Officials: Arabs likely to extend Syria mission

BEIRUT -- The Arab League is likely to extend the organization's observer mission in Syria, despite complaints from the Syrian opposition that it has failed to curb bloodshed in the country, two League officials said Friday.

Arab countries and the West have so far failed to reach any consensus on how to counter a regime crackdown which, along with other violence, has left an estimated 5,400 people dead over the past 10 months. Syrian opposition groups said security forces loyal to President Bashar Assad killed at least seven people on Friday.

Foreign ministers for the Arab League were set to meet Sunday in Cairo to discuss the future of a one-month observer mission aimed at halting violence in Syria, which expired on Thursday.

Two senior officials in the 22-member pan-Arab body said the discussions are leaning toward keeping the 150-member mission in place because the time is not right for "escalation" and the international community is not yet ready for intervention in Syria.

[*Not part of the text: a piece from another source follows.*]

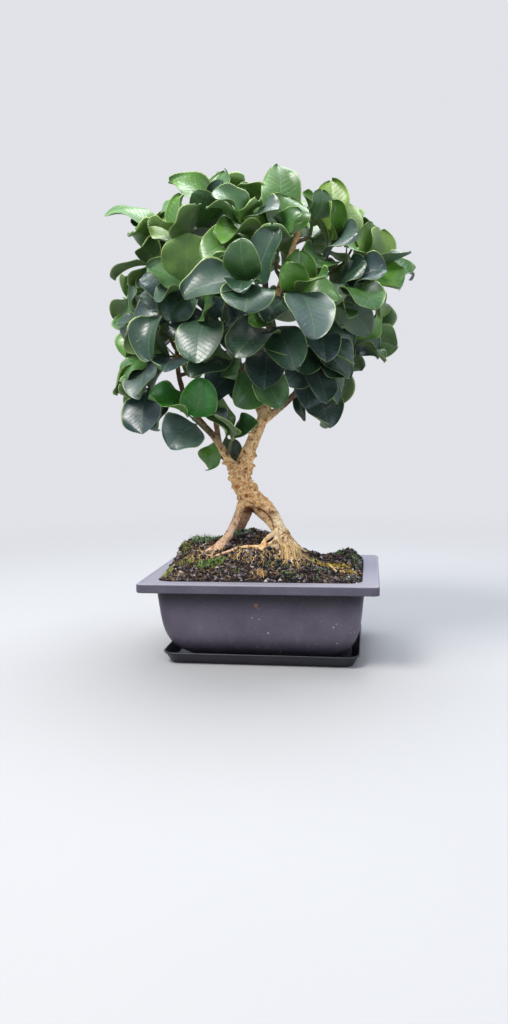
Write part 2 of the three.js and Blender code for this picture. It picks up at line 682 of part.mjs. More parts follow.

They said several League members opposed to the extension of the mission had changed their position in recent days. The officials agreed to talk about the discussions ahead of the Sunday meeting on condition of anonymity.

Activists have said that the Arab observers have failed to curb the bloodshed. Many in the Syrian opposition have called for the dispatch of foreign troops to Syria to create safe zones for dissidents, or even a more wide-ranging military mission similar to the air campaign which helped Libyan rebels bring down dictator Muammar Qaddafi last year.

Qatar, a harsh critic of the Syrian crackdown on protesters, called last week for the dispatch of Arab troops to the country.

Syria has said it "absolutely rejects" any plans to send Arab troops into the country, while Russia Wednesday threatened to block any U.N. Security Council resolution authorizing the use of force.

A U.S. State Department spokeswoman said Thursday the monitors have had a "mixed picture" of results, enabling some protests and some media coverage, and that it was necessary to step up economic pressure on Assad's regime.

One League official disputed that the observer mission had failed. He said the 150 observers have helped to "break the barrier of fear," especially in and around the capital Damascus. Some Arab League officials have said that the ministers meeting on Sunday may decide to double that number to 300 observers.

Activists said that least seven people were killed in Syria Friday, including six activists who were killed by security forces in two villages in the country's northern Idlib province and a warrant officer whose body was found dumped in the street in the southern city of Daraa after he had been kidnapped from his home earlier.

The Local Coordination Committees activist network accused pro-regime forces of the warrant officer's killing and said he had been helping the opposition.

Thousands of regime opponents protested following Muslim prayers Friday, some of them calling for the withdrawal of the observers.

"Arab League, your hands are now soiled with the blood of Syrians," said one banner carried by protesters in a Damascus neighborhood, a video of which was posted on the Internet.

Other protesters denounced an amnesty declared by President Bashar Assad on Sunday for "crimes" committed during the 10-month uprising. His government blames the violence in Syria on terrorists and armed gangs that it claims are part of a foreign conspiracy to destabilize the country.

Many in the opposition say the amnesty is merely a media smokescreen.

Rami Abdul-Rahman, director of the British-based Syrian Observatory for Human Rights, said about 4,000 detainees were released this week, many of them on bail and pending trial. But he said 20,000 more were believed to be detention, not counting thousands of soldiers who were imprisoned for trying to desert.

"It was an amnesty for the media, nothing more" he said.